Give each other Space

As important as quality Time is, you have to allow each other some space as well. By permitting each other to have some personal down time or time to pursue ones own interests and hobbies without the cloud of guilt above the head; you allow each other to have a fully charged Battery.

Most men don't like being "attacked" right after Work. A big smile, hug and kiss is great, but complaining about your day with the kids, your work day etc is off limits until after he has had a little time to unwind. Normally 1 - 2 hours of personal time will assure you a much more receptive husband then if you go on the attack right from the beginning. Likewise don't command your wife's attention if she wants to take a long bubble bath or read a book.
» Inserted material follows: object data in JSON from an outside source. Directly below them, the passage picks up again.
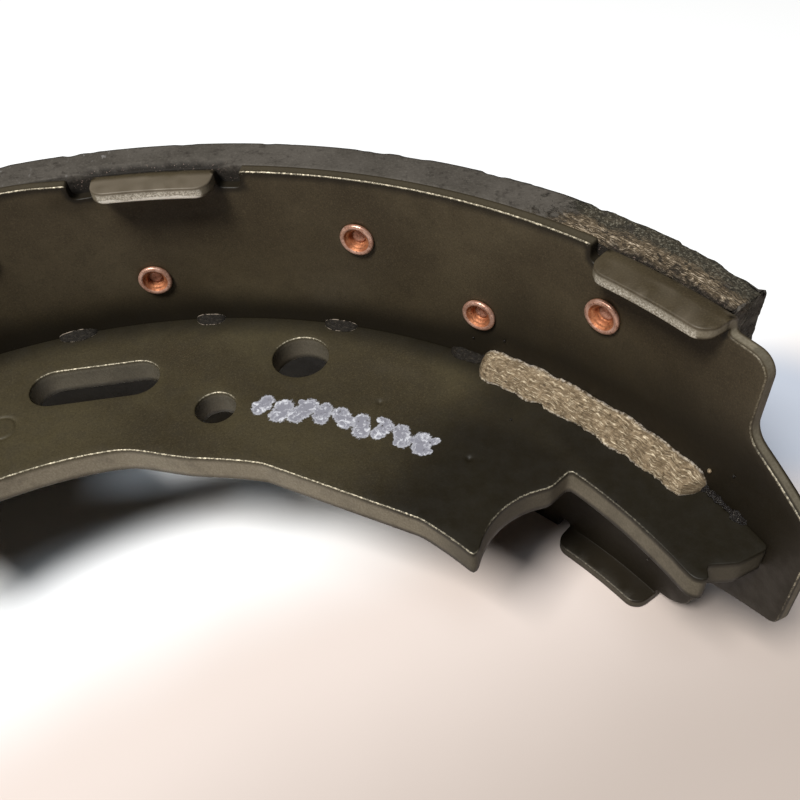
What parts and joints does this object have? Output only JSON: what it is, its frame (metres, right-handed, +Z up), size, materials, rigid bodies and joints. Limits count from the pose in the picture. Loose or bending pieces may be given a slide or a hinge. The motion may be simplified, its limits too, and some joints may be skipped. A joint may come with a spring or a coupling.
{
  "type": "drum brake shoe",
  "caption": "Riveted drum brake shoe for a light truck: curved steel table with folded tabs, welded web plate with holes and hooks, and a friction lining riveted to the outside.",
  "frame": {"origin": "middle of the footprint, on the ground, with the shoe lying on its side", "axes": "+X along the chord between the shoe's ends, +Y towards the crown of the lining, +Z up, parallel to the drum's axis"},
  "size_m": [0.2768, 0.1037, 0.1],
  "materials": {
    "web_steel": "satin dark olive-brown coating over sheared steel",
    "table_steel": "satin dark olive-brown coating, worn bright on its edges",
    "friction_material": "matte moulded friction material, brown and fibrous where broken",
    "rivet_copper": "bright copper, rolled",
    "weld_metal": "rough as-welded bead with pale scale"
  },
  "bodies": {
    "root": {"web_plate": "web_steel", "shoe_table": "table_steel", "friction_lining": "friction_material", "rivet_upper_1": "rivet_copper", "rivet_upper_2": "rivet_copper", "rivet_upper_3": "rivet_copper", "rivet_upper_4": "rivet_copper", "rivet_upper_5": "rivet_copper", "rivet_upper_6": "rivet_copper", "rivet_upper_7": "rivet_copper", "rivet_lower_1": "rivet_copper", "rivet_lower_2": "rivet_copper", "rivet_lower_3": "rivet_copper", "rivet_lower_4": "rivet_copper", "rivet_lower_5": "rivet_copper", "rivet_lower_6": "rivet_copper", "rivet_lower_7": "rivet_copper", "fillet_weld_upper_right": "weld_metal", "fillet_weld_upper_left": "weld_metal", "fillet_weld_lower_right": "weld_metal", "fillet_weld_lower_left": "weld_metal", "spot_weld_upper_1": "weld_metal", "spot_weld_upper_2": "weld_metal", "spot_weld_upper_3": "weld_metal", "spot_weld_upper_4": "weld_metal", "spot_weld_upper_5": "weld_metal", "spot_weld_lower_1": "weld_metal", "spot_weld_lower_2": "weld_metal", "spot_weld_lower_3": "weld_metal", "spot_weld_lower_4": "weld_metal", "spot_weld_lower_5": "weld_metal"}
  },
  "joints": []
}
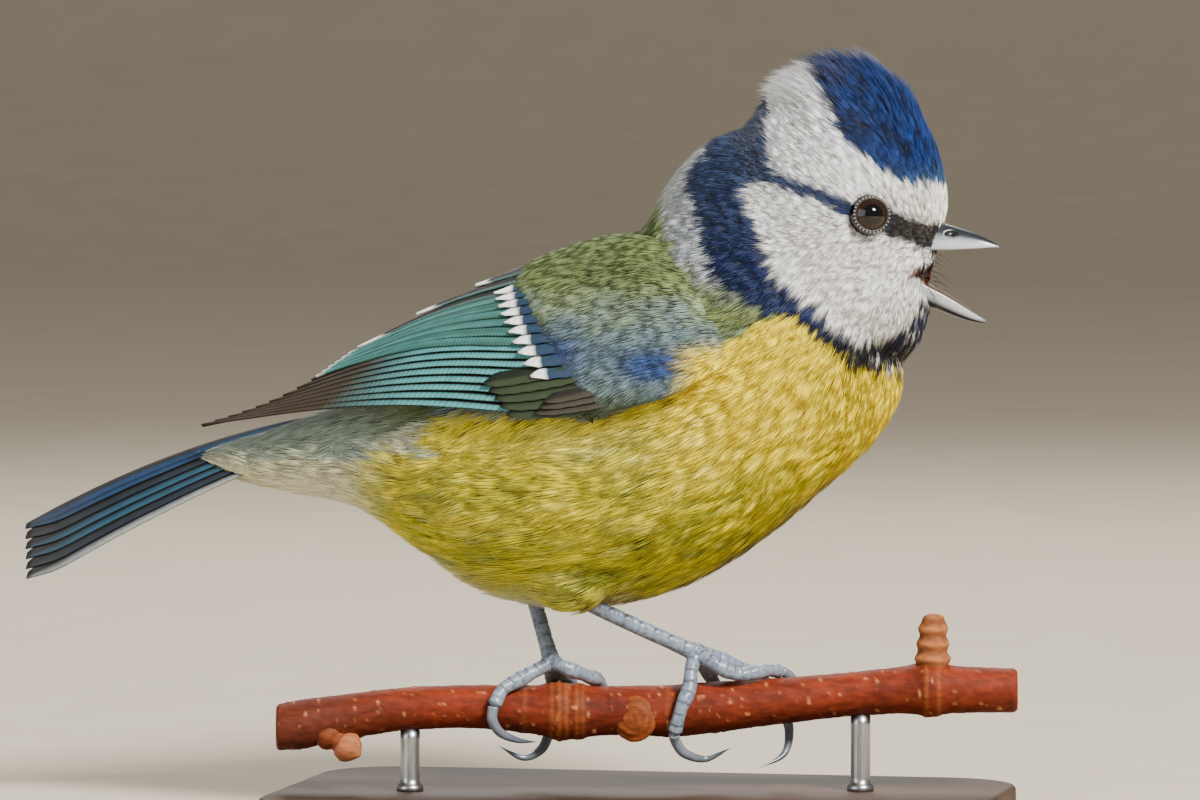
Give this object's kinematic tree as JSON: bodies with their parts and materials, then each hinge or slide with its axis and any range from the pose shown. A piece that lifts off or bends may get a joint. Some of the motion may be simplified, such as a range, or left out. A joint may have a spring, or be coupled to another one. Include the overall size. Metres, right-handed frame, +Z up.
{
  "type": "blue tit figure on a perch",
  "caption": "Life-size small songbird with an open bill, gripping a short cut length of twig held by two rods over a flat display base.",
  "frame": {"origin": "centre of the underside of the display base", "axes": "+X the way the bird faces, +Y the bird's left side, +Z up"},
  "size_m": [0.1122, 0.046, 0.0852],
  "materials": {
    "plumage_head": "soft white, blue and black feathers",
    "plumage_body": "soft yellow and olive feathers",
    "flight_feathers": "smooth blue and slate vanes",
    "eye": "wet gloss, dark brown",
    "horn": "satin slate horn",
    "leg_scales": "satin blue-grey scales",
    "bark": "glossy red-brown bark",
    "stand_wood": "dark satin wood",
    "stand_steel": "brushed"
  },
  "bodies": {
    "root": {"head": "plumage_head", "neck": "plumage_head", "torso": "plumage_body", "rump": "plumage_body", "wing_left": "flight_feathers", "wing_right": "flight_feathers", "tail": "flight_feathers", "eye_left": "eye", "eye_right": "eye", "bill_upper": "horn", "bill_lower": "horn", "thigh_left": "plumage_body", "thigh_right": "plumage_body", "shank_left": "leg_scales", "shank_right": "leg_scales", "toe_left_hind": "leg_scales", "toe_left_middle": "leg_scales", "toe_left_inner": "leg_scales", "toe_left_outer": "leg_scales", "toe_right_hind": "leg_scales", "toe_right_middle": "leg_scales", "toe_right_inner": "leg_scales", "toe_right_outer": "leg_scales", "claw_left_hind": "horn", "claw_left_middle": "horn", "claw_left_inner": "horn", "claw_left_outer": "horn", "claw_right_hind": "horn", "claw_right_middle": "horn", "claw_right_inner": "horn", "claw_right_outer": "horn", "perch_twig": "bark", "stand_base": "stand_wood", "stand_rod_1": "stand_steel", "stand_rod_2": "stand_steel"}
  },
  "joints": []
}
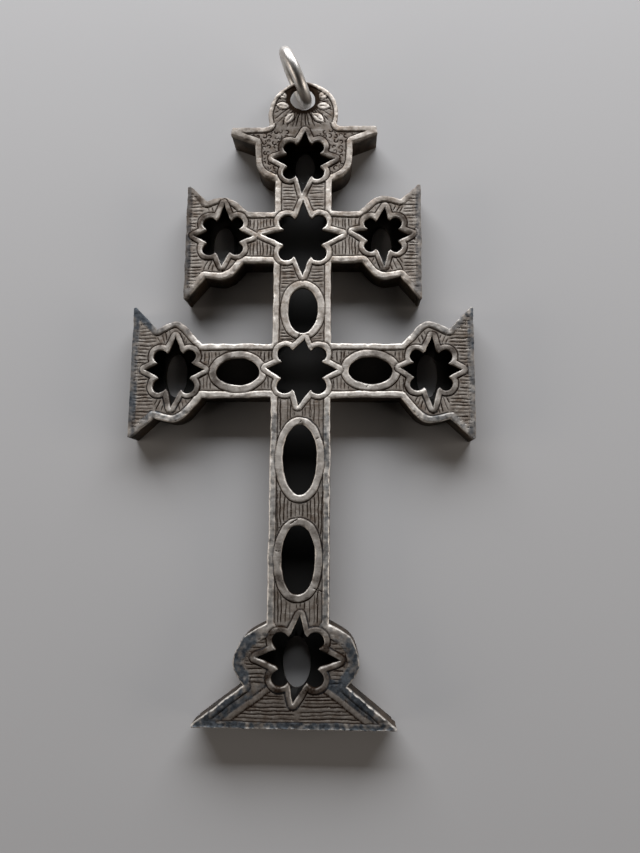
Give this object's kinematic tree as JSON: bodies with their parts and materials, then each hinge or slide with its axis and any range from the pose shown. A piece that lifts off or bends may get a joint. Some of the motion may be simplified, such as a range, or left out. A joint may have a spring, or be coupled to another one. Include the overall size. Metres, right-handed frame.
{
  "type": "reliquary cross pendant",
  "caption": "Double-barred reliquary cross: a shallow engraved case with pierced star and oval windows, a hinged pierced back cover and a ring at the top.",
  "frame": {"origin": "on the back, under the crossing of the stem and the lower bar", "axes": "+X to the right seen from the front, +Y up the stem towards the ring, +Z out of the engraved front"},
  "size_m": [0.0476, 0.0954, 0.0088],
  "materials": {
    "cast_silver": "old cast silver, engraved, dark in the grooves and worn bright on the edges",
    "sheet_silver": "old silver sheet, dull and dark",
    "cover_silver": "old silver sheet, rubbed where the cross lies on it",
    "wire_silver": "drawn silver wire, smooth and bright"
  },
  "bodies": {
    "case": {"front_grille": "cast_silver", "end_wall_top": "sheet_silver", "end_wall_upper_left": "sheet_silver", "end_wall_upper_right": "sheet_silver", "end_wall_lower_left": "sheet_silver", "end_wall_lower_right": "sheet_silver", "end_wall_foot": "sheet_silver", "side_wall_top_left": "sheet_silver", "side_wall_top_right": "sheet_silver", "side_wall_middle_left": "sheet_silver", "side_wall_middle_right": "sheet_silver", "side_wall_lower_left": "sheet_silver", "side_wall_lower_right": "sheet_silver", "bearer_upper_left": "sheet_silver", "bearer_upper_right": "sheet_silver", "bearer_lower_left": "sheet_silver", "bearer_lower_right": "sheet_silver", "hinge_knuckle_left": "sheet_silver", "hinge_knuckle_right": "sheet_silver", "hinge_pin": "wire_silver"},
    "cover": {"back_cover": "cover_silver", "catch_tongue": "sheet_silver", "hinge_knuckle_cover": "sheet_silver"},
    "ring": {"jump_ring": "wire_silver"}
  },
  "joints": [
    {"name": "cover_hinge", "type": "hinge", "parent": "case", "child": "cover", "pos_m": [0, -0.04703, 0.0006], "axis": [-1, 0, 0], "range_deg": [0, 150]},
    {"name": "ring_swing", "type": "hinge", "parent": "case", "child": "ring", "pos_m": [-0.00025, 0.04102, 0.0036], "axis": [0, 0, 1], "range_deg": [-111.5, 68.5]}
  ]
}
Men and Women relax differently. Allow each other that difference.

Understand that we are not the same.

Each of us has different needs and wants. What might be perfect for you, may not work for your partner. By accepting and embracing those differences, we are much better of. Think about it this way. If we all were the same, a lot of ground would not be covered. By embracing the strength and weaknesses we become a whole.

The only Person you can change is your-self.

You can not change your Partner anymore then a Leopard can change its spots. Your Partner may "change" to shut you up, but in the long run the true self will come back out again. If not, this person will lose them-selves and still be not what you demand. No matter how perfect you may think you are, there will always be something wrong to someone else. Remember that and give your Partner the same.

Wake up thinking about the different ways you can make your Partners life easier.

By making your Partner's happiness a priority and becoming the Spouse you would be happy to come home to, you have gone a long way in taking action. If you look in the mental mirror and see someone you would feel unloved with, then you know it is time to change.

In the end you have to know if it is something you want to last for the rest of your life and is worth the effort or not. If it is then take action and show love. If not, then please don't waste each others time. It isn't fair to either one of you.